*Material for this task*:

# # # #

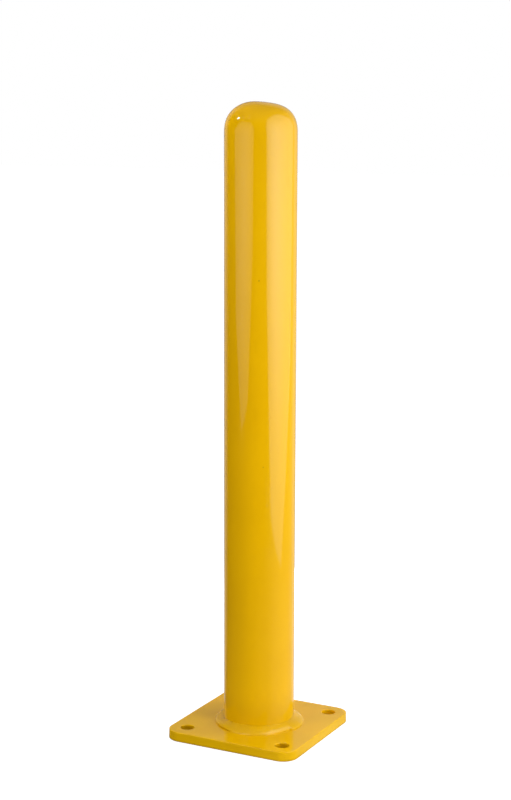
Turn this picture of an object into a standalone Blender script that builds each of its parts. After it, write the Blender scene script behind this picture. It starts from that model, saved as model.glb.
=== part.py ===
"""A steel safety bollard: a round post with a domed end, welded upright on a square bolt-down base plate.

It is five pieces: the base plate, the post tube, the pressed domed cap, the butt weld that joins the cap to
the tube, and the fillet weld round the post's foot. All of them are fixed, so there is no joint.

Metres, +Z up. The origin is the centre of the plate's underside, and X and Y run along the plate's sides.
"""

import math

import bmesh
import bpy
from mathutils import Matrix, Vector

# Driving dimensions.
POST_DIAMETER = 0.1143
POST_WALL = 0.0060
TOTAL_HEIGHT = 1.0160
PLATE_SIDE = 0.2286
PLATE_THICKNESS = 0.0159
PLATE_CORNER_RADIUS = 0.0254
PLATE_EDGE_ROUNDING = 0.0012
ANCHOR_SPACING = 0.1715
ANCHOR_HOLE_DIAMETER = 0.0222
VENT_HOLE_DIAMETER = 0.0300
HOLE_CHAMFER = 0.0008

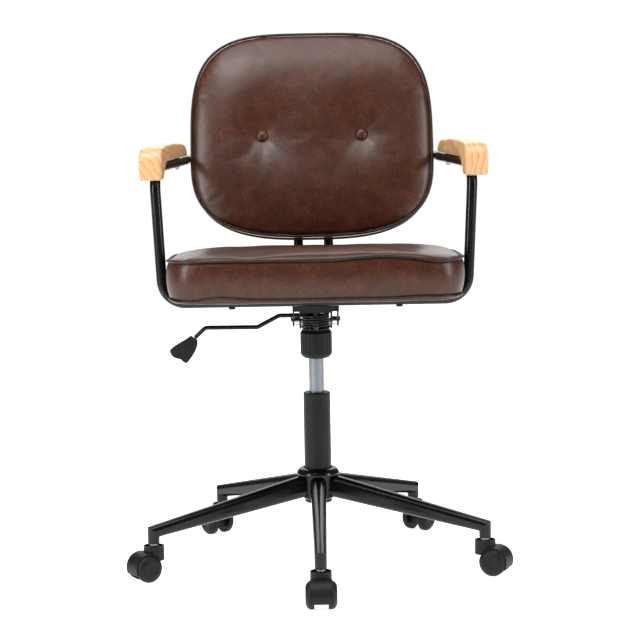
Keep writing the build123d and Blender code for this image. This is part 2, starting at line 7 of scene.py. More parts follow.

# # # #

*Set problem*: Repeat every line of the data, exactly and in full.

*Exercise answer*:
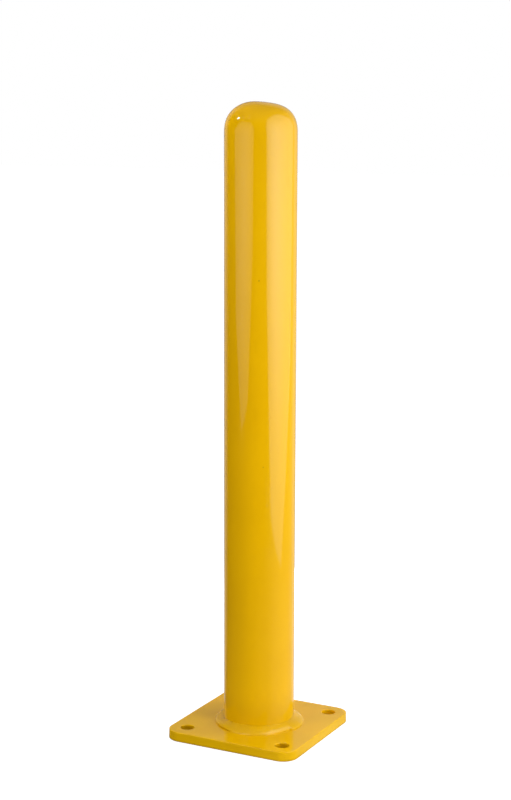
Turn this picture of an object into a standalone Blender script that builds each of its parts. After it, write the Blender scene script behind this picture. It starts from that model, saved as model.glb.
=== part.py ===
"""A steel safety bollard: a round post with a domed end, welded upright on a square bolt-down base plate.

It is five pieces: the base plate, the post tube, the pressed domed cap, the butt weld that joins the cap to
the tube, and the fillet weld round the post's foot. All of them are fixed, so there is no joint.

Metres, +Z up. The origin is the centre of the plate's underside, and X and Y run along the plate's sides.
"""

import math

import bmesh
import bpy
from mathutils import Matrix, Vector

# Driving dimensions.
POST_DIAMETER = 0.1143
POST_WALL = 0.0060
TOTAL_HEIGHT = 1.0160
PLATE_SIDE = 0.2286
PLATE_THICKNESS = 0.0159
PLATE_CORNER_RADIUS = 0.0254
PLATE_EDGE_ROUNDING = 0.0012
ANCHOR_SPACING = 0.1715
ANCHOR_HOLE_DIAMETER = 0.0222
VENT_HOLE_DIAMETER = 0.0300
HOLE_CHAMFER = 0.0008

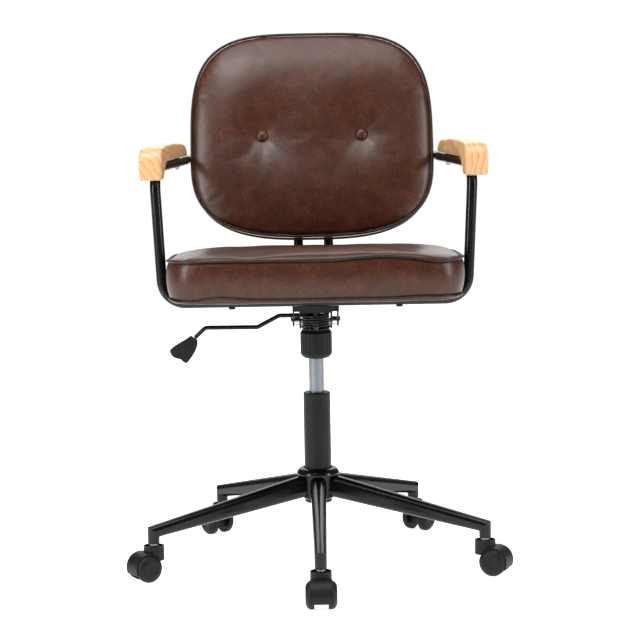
Keep writing the build123d and Blender code for this image. This is part 2, starting at line 7 of scene.py. More parts follow.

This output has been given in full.